I can almost guarantee you this though, if you’re a gamer and you have a spouse who isn’t a gamer- s/he feels the same way I do about it. And if you keep at it, you’re likely going to lose them in some way. Maybe all the way. Who knows?
So here’s the difference between giving an ultimatum and what I did. I did not say “If you don’t stop playing that game, I’m leaving.” (Ultimatum). I didn’t say “Delete the game- or else!” (Ultimatum)
I said “If this is the life you choose to live, then I’m going to have to make some decisions because this is not the life I want to live.” I’m not making any threats at all, because I honestly don’t KNOW what my decisions would be. Maybe nothing, maybe everything.
I acknowledged that it’s his life and his happiness at stake as well and that my intention is not to curtail or take that away from him. I also needed him to acknowledge that I’m a person with needs of my own, that I am as deserving of getting my needs met as he is.
If he’s changed, outgrown it, doesn’t want it anymore, that’s fine. People change. People grow and want different things at 20, 30, 40, 50. I get it. I’m certainly not the same person I was 10 years ago, either. If gaming is more fun than mastering, that’s a valid choice (I mean, not to me obvs, lol, but whatever.)
But then make that choice. Man up and say it. Don’t keep leading someone on and getting their hopes up, don’t keep making promises so you don’t have to deal with the consequences of your choice. Because that’s the coward’s way out, dude. Your s.o.? AT LEAST deserves that much. And YOU? Can AT LEAST accept the consequences.
You DO NOT get to have a happy, pleasant, eager to serve slave cooking your meals and bringing you ice cold beer and sucking your warm cock all day every day when you do nothing at all to put back into that. You just don’t. And if you think you do, you’re a douchebag.
If you think you do, you don’t understand how slaves work.
If you think you can get that? Good fucking luck. Let me know how long your relationship works. Because I’m genuinely curious.
A lot of people are going to say all of that *flaps hands at the above text* means I’m not a slave. Okay. So I’m not a slave.
Hold on… I’m trying to dig up some fucks to give.
I don’t care what label someone wants to put on me- or take from me. I care about my life, my relationship, my family, and our collective happiness and satisfaction.

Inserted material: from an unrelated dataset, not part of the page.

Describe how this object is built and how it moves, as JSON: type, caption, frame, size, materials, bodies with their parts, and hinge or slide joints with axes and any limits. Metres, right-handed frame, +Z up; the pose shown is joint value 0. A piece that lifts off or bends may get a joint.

Because when I die? How slavey I was, or was not, will not mean a fucking thing to ANYONE.
Every single day people die. Young, undeserving people in freak accidents, illnesses, car crashes. No warnings. No second chances. Just BOOM. Gone. The end.
So. Yeah. I don’t care if I’m not slave of the year. I don’t care if I’m violating the “code” by insisting I get something out of this, too, or I be allowed to find something just as satisfying as he has found in gaming to do with my life.
Slave of the year can suck my dick, honestly.
Master of the year can suck HIS dick, too. Because if/when he decides his relationship with me is *worth* letting go of a GAME, I’ve no doubt he’ll face some criticism, too. For caving. For caring. For “performing”. Because real masters don’t, you know. They don’t ever acknowledge their slaves or value them or care if they are happy and content.
Of course, those are usually single masters. Or they end up that way real fast. Or.. they’re pretend masters of their own universe who “own” miserable slaves, slaves who bitch and complain about their “masters” behind their backs. How do I know this? Heh. Because I talk to them.
So.. I don’t know. Maybe take stock of your relationship. Maybe some changes need to happen.
If you’re a gamer, it’s pretty likely.